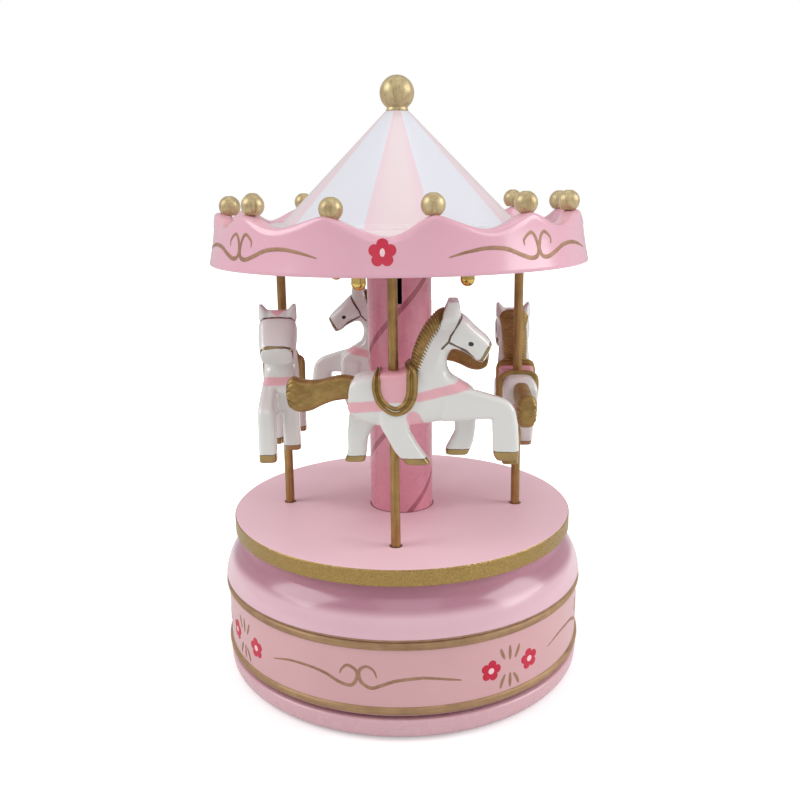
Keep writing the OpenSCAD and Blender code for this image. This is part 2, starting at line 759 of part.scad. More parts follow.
module governor_frame() {
    x0 = worm_x - governor_w / 2;
    color(brass) difference() {
        union() {
            block([x0, worm_y - 2, governor_z1 - governor_t], [x0 + governor_w, governor_post_y, governor_z1]);
            block([x0, governor_post_y - governor_t, bed_z1], [x0 + governor_w, governor_post_y, governor_z1]);
        }
        translate([worm_x, worm_y, 0]) hole(worm_pivot_r + running_gap, bed_z1, governor_z1);
    }
}
module worm_spindle() {
    color(steel) translate([worm_x, worm_y, 0]) {
        translate([0, 0, plate_z1 + slip]) cylinder(r = worm_pivot_r, h = governor_z1 + clear + fan_h - plate_z1);
        translate([0, 0, bed_z1 + clear]) cylinder(r = worm_r, h = governor_z1 - governor_t - bed_z1 - 2 * clear);
    }
}
module air_brake() {
    blade = 0.5;
    color(nylon) translate([worm_x, worm_y, governor_z1 + clear]) difference() {
        union() {
            block([-fan_r, -blade / 2, 0], [fan_r, blade / 2, fan_h]);
            cylinder(r = 2 * worm_pivot_r, h = fan_h);
        }
        hole(worm_pivot_r + seat_gap, 0, fan_h);
    }
}

// ---- turntable ----

module turntable() {
    color(gloss_pink) difference() {
        union() {
            rotate_extrude() polygon([
                [0, turntable_z0], [turntable_r - edge / 2, turntable_z0], [turntable_r, turntable_z0 + edge / 2],
                [turntable_r, turntable_z1 - edge / 2], [turntable_r - edge / 2, turntable_z1], [0, turntable_z1]
            ]);
            translate([0, 0, hub_gear_z0 + gear_t])
                cylinder(r = boss_r, h = turntable_z0 - hub_gear_z0 - gear_t + eps);
        }
        hole(bush_r + seat_gap, hub_gear_z0, turntable_z1);
        hole(column_r + seat_gap, column_z0, turntable_z1);
        for (k = [0 : 3]) at_azimuth(pole_azimuth + quarter_turn * k, pole_circle_r)
            hole(pole_r + pole_play, turntable_z0, turntable_z1);
    }
}
module turntable_bush() {
    color(brass) difference() {
        union() {
            translate([0, 0, bush_z0]) cylinder(r = bush_flange_r, h = bush_flange_h);
            translate([0, 0, bush_z0]) cylinder(r = bush_r, h = turntable_z1 - bush_z0);
        }
        hole(post_r + running_gap, bush_z0, turntable_z1);
    }
}
module hub_gear() {
    color(nylon) translate([0, 0, hub_gear_z0]) gear(hub_teeth, gear_m, gear_t, bush_r + seat_gap);
}

// ---- column and roof ----

dish_drop = 1.2;

module column() {
    color(column_pink) difference() {
        tube(column_r, column_in_r, column_z0, column_z1);
        for (k = [0 : 3]) at_azimuth(pole_azimuth + quarter_turn * k, pole_circle_r) rotate([0, 0, -arm_turn])
            block([-arm_w / 2 - slip, arm_len - slot_out, turntable_z1 + slot_rise],
                  [arm_w / 2 + slip, arm_len + slot_in, gutter_z0]);
    }
}
module column_cap() {
    color(nylon) difference() {
        union() {
            translate([0, 0, column_z1 - cap_plug_h]) cylinder(r = column_in_r - seat_gap, h = cap_plug_h + eps);
            translate([0, 0, column_z1]) cylinder(r = column_r, h = cap_flange_h);
            translate([0, 0, column_z1]) cylinder(r = cone_top_r - 0.2, h = apex_z - column_z1);
        }
        hole(stem_r, column_z1 - cap_plug_h, apex_z);
    }
}
module ceiling_plate() {
    color(gloss_pink) difference() {
        union() {
            tube(rebate_r - slip, dish_r - dish_t, flange_z0, flange_z1);
            tube(dish_r, dish_r - dish_t, dish_z0, flange_z0 + eps);
            tube(dish_r, column_r + seat_gap, dish_z0, dish_z0 + dish_t);
            tube(column_r + 2, column_r + seat_gap, dish_z0 - dish_t, dish_z0 + eps);
        }
        for (k = [0 : 3]) at_azimuth(pole_azimuth + quarter_turn * k, pole_circle_r)
            hole(pole_r + clear, dish_z0, dish_z0 + dish_t);
        for (a = roof_screw_azimuths) at_azimuth(a, roof_screw_circle) hole(screw_r, flange_z0, flange_z1);
    }
}
module ceiling_screws() {
    color(steel) for (a = roof_screw_azimuths) at_azimuth(a, roof_screw_circle)
        screw_up(screw_r - seat_gap, flange_z0, flange_z1 + roof_screw_len);
}
module canopy() {
    color(gloss_pink) difference() {
        rotate_extrude() polygon([
            [rebate_r, roof_z0], [canopy_r - edge, roof_z0], [canopy_r, roof_z0 + edge],
            [canopy_r - 0.8, roof_z0 + rim_h / 2], [rim_top_r, rim_z1], [gutter_r, rim_z1],
            [gutter_r, gutter_low_z], [brim_r, gutter_low_z], [eave_r, gutter_z1 - eave_drop],
            [cone_base_r, gutter_z1], [cone_top_r, cone_z1],
            [stem_r + slip, cone_z1], [stem_r + slip, apex_z], [cone_top_r, apex_z],
            [cone_base_r + (gutter_z1 - cone_wall_h - gutter_z0) / cone_slope, gutter_z0],
            [brim_under_r, gutter_z0], [brim_under_r + roof_t, brim_under_z],
            [rim_in_r, brim_under_z], [rim_in_r, flange_z1], [rebate_r, flange_z1]
        ]);
        for (a = roof_screw_azimuths) at_azimuth(a, roof_screw_circle)
            hole(screw_r, flange_z1, flange_z1 + roof_screw_len + clear);
        for (i = [1 : waves]) rotate([0, 0, wave_phase + full_turn * (i - 0.5) / waves])
            translate([0, -gutter_r + scallop_in, rim_z1 + wave_r - (i < waves ? wave_depth : front_wave_depth)])
                rotate([90, 0, 0]) cylinder(r = wave_r, h = scallop_len);
        for (i = [0 : waves - 1]) at_azimuth(wave_phase + full_turn * i / waves, ball_circle_r)
            hole(peg_r + seat_gap, rim_z1 - peg_len, rim_z1);
    }
}
module rim_balls() {
    color(antique_gold) for (i = [0 : waves - 1]) at_azimuth(wave_phase + full_turn * i / waves, ball_circle_r)
        translate([0, 0, rim_z1]) union() {
            difference() {
                translate([0, 0, rim_ball_r - ball_sink]) sphere(r = rim_ball_r);
                hole(2 * rim_ball_r, -rim_ball_r, -eps);
            }
            translate([0, 0, -peg_len + slip]) cylinder(r = peg_r, h = peg_len);
        }
}
module finial() {
    ball_z = cone_z1 + finial_r + 0.45;
    color(antique_gold) union() {
        translate([0, 0, ball_z]) sphere(r = finial_r);
        translate([0, 0, cone_z1]) cylinder(r = finial_r / 2, h = finial_r / 2);
        translate([0, 0, column_z1 - 3]) cylinder(r = stem_r - seat_gap, h = cone_z1 - column_z1 + 4);
    }
}
module lamp_drops() {
    color(brass) for (k = [0 : 3]) at_azimuth(pole_azimuth + drop_shift + quarter_turn * k, drop_circle_r)
        translate([0, 0, dish_z0]) union() {
            translate([0, 0, drop_r - drop_len]) sphere(r = drop_r);
            translate([0, 0, drop_r - drop_len]) cylinder(r = drop_r, h = drop_len - drop_r - 0.8);
            translate([0, 0, -1]) cylinder(r = drop_r * 0.6, h = 1);
        }
}

// ---- horses, poles and lift arms ----

// Lift of each horse above its lowest point, as shares of the stroke
function lift(k) = stroke * lifts[k];
function seat_z(k) = turntable_z1 + seat_low + lift(k);

// Moves each corner of an outline inwards by d along its bisector
function unit(v) = v / norm(v);
function inset(points, d) = [
    for (i = [0 : len(points) - 1]) let (
        n = len(points),
        before = unit(points[i] - points[(i + n - 1) % n]),
        after = unit(points[(i + 1) % n] - points[i]),
        bisector = unit(before + after),
        grow = min(1.5, 1 / max(0.3, abs(before * bisector)))
    ) points[i] + d * grow * [bisector[1], -bisector[0]]
];
// A plate standing along the horse, from y0 to y1
module plate(points, y0, y1) {
    translate([0, y1, 0]) rotate([90, 0, 0]) linear_extrude(y1 - y0) polygon(points);
}
// A plate with a step along its edges
module soft_plate(points, y0, y1) {
    plate(points, y0 + plate_step, y1 - plate_step);
    plate(inset(points, plate_step), y0, y1);
}
// Outlines as the horse faces right: along it, and up from the saddle at the pole
torso = [
    [4.2, 0.6], [5.6, 6.5], [8.2, 11.5], [12, 15.6], [17.2, 15], [24, 8.8], [25, 7.2], [22.6, 2.9],
    [20.9, 3.1], [15.4, 6.2], [13.8, 5.2], [13.6, 3], [15.2, -0.6], [19.6, -3.6], [21, -6.5],
    [20.5, -11.2], [15.2, -12], [9, -12.7], [3.5, -13.2], [-3.8, -13.2], [-9.6, -11], [-11.6, -7.5],
    [-11.6, -3.4], [-10.2, -1.2], [-8.8, -0.2], [-5.4, 0.1]
];
near_foreleg = [
    [13.5, -2], [19.4, -3.5], [24.9, -5.2], [29.2, -6.9], [30.9, -9.4], [31.7, -14.5], [31.9, -21.2],
    [30.8, -22.6], [26.6, -22.8], [25.4, -21.1], [25.1, -11.4], [20.5, -11.2], [14, -12]
];
far_foreleg = [
    [14, -6], [20.6, -9], [21, -15], [20.7, -19.4], [18.9, -23], [13.3, -23.1], [13.3, -21.2],
    [15.7, -16.2], [15.6, -11.8]
];
near_hindleg = [
    [3, -7], [3.5, -13], [4.1, -15.1], [6.4, -18.8], [9.4, -23.3], [3.1, -23.2],
    [0, -19.9], [-1.2, -16.6], [-3.6, -12.5], [-4, -7]
];
far_hindleg = [
    [-4, -7], [-3.8, -12.6], [-5.8, -15.5], [-7.2, -17.9], [-7.4, -21], [-8, -25],
    [-13.4, -25], [-12.3, -21.5], [-12.4, -19], [-12, -14.7], [-11.4, -7]
];
mane = [
    [12.8, 16.2], [12.6, 13.6], [8.8, 9.2], [6.4, 3.6], [4.6, 0.4], [3.4, 2.4], [4.5, 7], [5.7, 10.5],
    [7.9, 13.9], [10.4, 15.9]
];
tail = [
    [-10.2, -1.2], [-10.6, -6.9], [-17.1, -7.9], [-21.4, -9.9], [-24.5, -10.2], [-27, -8.6],
    [-27.6, -5.8], [-26, -1], [-19.5, -2], [-12.7, -0.6]
];
ear = [[12.6, 14.6], [14.3, 18.7], [16.3, 18.9], [17.2, 14.6]];
saddle_rim = [
    [-5.2, 0.5], [-2.6, 0.5], [-2.4, -3.4], [-1.2, -6], [1, -7.2], [3, -5.6], [3.6, -2.2], [2.9, 1.6],
    [4.4, 2.6], [6, -0.5], [6.2, -5.6], [4.2, -9.4], [1, -10.4], [-2.6, -8.4], [-5, -4.2]
];
saddle_seat = [[-3.6, 0.3], [3.6, 0.6], [4.4, -3], [2, -8], [-1.5, -7.4], [-3.8, -3.6]];

module horse(k) {
    half = horse_t / 2;
    color(horse_white) at_azimuth(pole_azimuth + quarter_turn * k, pole_circle_r)
        translate([0, 0, seat_z(k)]) rotate([0, 0, horse_turns[k]]) difference() {
            union() {
                soft_plate(torso, -half + body_inset, half - body_inset);
                soft_plate(near_foreleg, -half, -leg_split);
                soft_plate(near_hindleg, -half, -leg_split);
                soft_plate(far_foreleg, leg_split, half);
                soft_plate(far_hindleg, leg_split, half);
                soft_plate(mane, -half + mane_inset, half - mane_inset);
                soft_plate(tail, -half + tail_inset, half - tail_inset);
                plate(ear, -half, -half + ear_t);
                plate(ear, half - ear_t, half);
                plate(saddle_seat, -half - seat_proud, half + seat_proud);
                plate(saddle_rim, -half - rim_proud, half + rim_proud);
            }
            hole(pole_r + seat_gap, -horse_deep, horse_high);
        }
}
module pole(k) {
    color(antique_gold) at_azimuth(pole_azimuth + quarter_turn * k, pole_circle_r)
        translate([0, 0, pole_low_z + lift(k)]) cylinder(r = pole_r, h = arm_low_z + arm_t - pole_low_z);
}
module lift_arm(k) {
    color(steel) at_azimuth(pole_azimuth + quarter_turn * k, pole_circle_r)
        translate([0, 0, arm_low_z + lift(k)]) rotate([0, 0, -arm_turn]) difference() {
            union() {
                block([-arm_w / 2, 0, 0], [arm_w / 2, arm_len, arm_t]);
                cylinder(r = arm_eye_r, h = arm_t);
            }
            hole(pole_r + seat_gap, 0, arm_t);
        }
}

winding_base();
felt_ring();
slip_ring();
winding_arbor();
arbor_screw();
ratchet_wheel();
base_shell();
bottom_plate();
bottom_screws();
deck();
deck_screws();
centre_post();
post_screws();
lifting_cam();
bedplate();
movement_screws();
cylinder_bearings();
comb_block();
comb();
comb_screws();
governor_frame();
click_pivot();
click();
spring_barrel();
barrel_cover();
mainspring();
transfer_shaft();
drive_pinion();
transfer_gear();
music_cylinder();
cylinder_shaft();
cylinder_pinion();
cylinder_gear();
worm_spindle();
air_brake();
turntable();
turntable_bush();
hub_gear();
column();
column_cap();
ceiling_plate();
ceiling_screws();
canopy();
rim_balls();
finial();
lamp_drops();
horse(0);  // horse_front
pole(0);  // pole_front
lift_arm(0);  // lift_arm_front
horse(1);  // horse_right
pole(1);  // pole_right
lift_arm(1);  // lift_arm_right
horse(2);  // horse_back
pole(2);  // pole_back
lift_arm(2);  // lift_arm_back
horse(3);  // horse_left
pole(3);  // pole_left
lift_arm(3);  // lift_arm_left
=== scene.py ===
# %% [markdown]
# # A wind-up carousel music box
# A painted wooden and moulded toy: a round base that holds the spring movement, a platform
# on it, a column, a crown-shaped roof and four horses on poles.  The solids of every piece,
# with their joints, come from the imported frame.  This file gives the pieces that are seen
# their true curves and paint, and gives every piece left inside its own metal, nylon or wood.
# All sizes below are millimetres; the scene itself is in metres, so a mesh is scaled once,
# as it is made.

# %% Load the frame
import json

import bpy
import numpy as np
from mathutils import Matrix, Vector


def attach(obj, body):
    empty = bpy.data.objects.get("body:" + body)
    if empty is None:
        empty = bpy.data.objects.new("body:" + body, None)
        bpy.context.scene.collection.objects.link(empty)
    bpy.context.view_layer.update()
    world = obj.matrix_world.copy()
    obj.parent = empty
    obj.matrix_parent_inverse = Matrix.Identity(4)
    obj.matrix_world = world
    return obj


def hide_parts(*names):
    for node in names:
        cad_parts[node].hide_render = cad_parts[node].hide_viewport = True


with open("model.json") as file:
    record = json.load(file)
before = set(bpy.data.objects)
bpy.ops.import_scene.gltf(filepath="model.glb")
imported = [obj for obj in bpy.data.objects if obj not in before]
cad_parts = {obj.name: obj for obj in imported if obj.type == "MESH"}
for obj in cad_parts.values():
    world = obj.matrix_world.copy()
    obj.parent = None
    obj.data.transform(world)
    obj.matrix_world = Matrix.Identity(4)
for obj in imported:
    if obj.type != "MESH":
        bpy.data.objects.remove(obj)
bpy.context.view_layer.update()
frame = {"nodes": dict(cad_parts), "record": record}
MM = 0.001      # metres in a millimetre

# %% [markdown]
# ## Camera
# The toy is seen from a little above and from close by, so its circles open into wide
# ellipses.  The lens is given for a 36 mm sensor and a square picture.  A camera could follow a
# target with a constraint; here its matrix is written out, because it never moves.  It is
# turned about X from looking straight down, then rolled a hair about its own line of sight.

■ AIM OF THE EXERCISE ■
Within the listing above, give again exactly every line from the line with "winding_base();" through the line with "record = json.load(file)", both included, and no other line.

■ COMPLETED TASK ■
winding_base();
felt_ring();
slip_ring();
winding_arbor();
arbor_screw();
ratchet_wheel();
base_shell();
bottom_plate();
bottom_screws();
deck();
deck_screws();
centre_post();
post_screws();
lifting_cam();
bedplate();
movement_screws();
cylinder_bearings();
comb_block();
comb();
comb_screws();
governor_frame();
click_pivot();
click();
spring_barrel();
barrel_cover();
mainspring();
transfer_shaft();
drive_pinion();
transfer_gear();
music_cylinder();
cylinder_shaft();
cylinder_pinion();
cylinder_gear();
worm_spindle();
air_brake();
turntable();
turntable_bush();
hub_gear();
column();
column_cap();
ceiling_plate();
ceiling_screws();
canopy();
rim_balls();
finial();
lamp_drops();
horse(0);  // horse_front
pole(0);  // pole_front
lift_arm(0);  // lift_arm_front
horse(1);  // horse_right
pole(1);  // pole_right
lift_arm(1);  // lift_arm_right
horse(2);  // horse_back
pole(2);  // pole_back
lift_arm(2);  // lift_arm_back
horse(3);  // horse_left
pole(3);  // pole_left
lift_arm(3);  // lift_arm_left
=== scene.py ===
# %% [markdown]
# # A wind-up carousel music box
# A painted wooden and moulded toy: a round base that holds the spring movement, a platform
# on it, a column, a crown-shaped roof and four horses on poles.  The solids of every piece,
# with their joints, come from the imported frame.  This file gives the pieces that are seen
# their true curves and paint, and gives every piece left inside its own metal, nylon or wood.
# All sizes below are millimetres; the scene itself is in metres, so a mesh is scaled once,
# as it is made.

# %% Load the frame
import json

import bpy
import numpy as np
from mathutils import Matrix, Vector


def attach(obj, body):
    empty = bpy.data.objects.get("body:" + body)
    if empty is None:
        empty = bpy.data.objects.new("body:" + body, None)
        bpy.context.scene.collection.objects.link(empty)
    bpy.context.view_layer.update()
    world = obj.matrix_world.copy()
    obj.parent = empty
    obj.matrix_parent_inverse = Matrix.Identity(4)
    obj.matrix_world = world
    return obj


def hide_parts(*names):
    for node in names:
        cad_parts[node].hide_render = cad_parts[node].hide_viewport = True


with open("model.json") as file:
    record = json.load(file)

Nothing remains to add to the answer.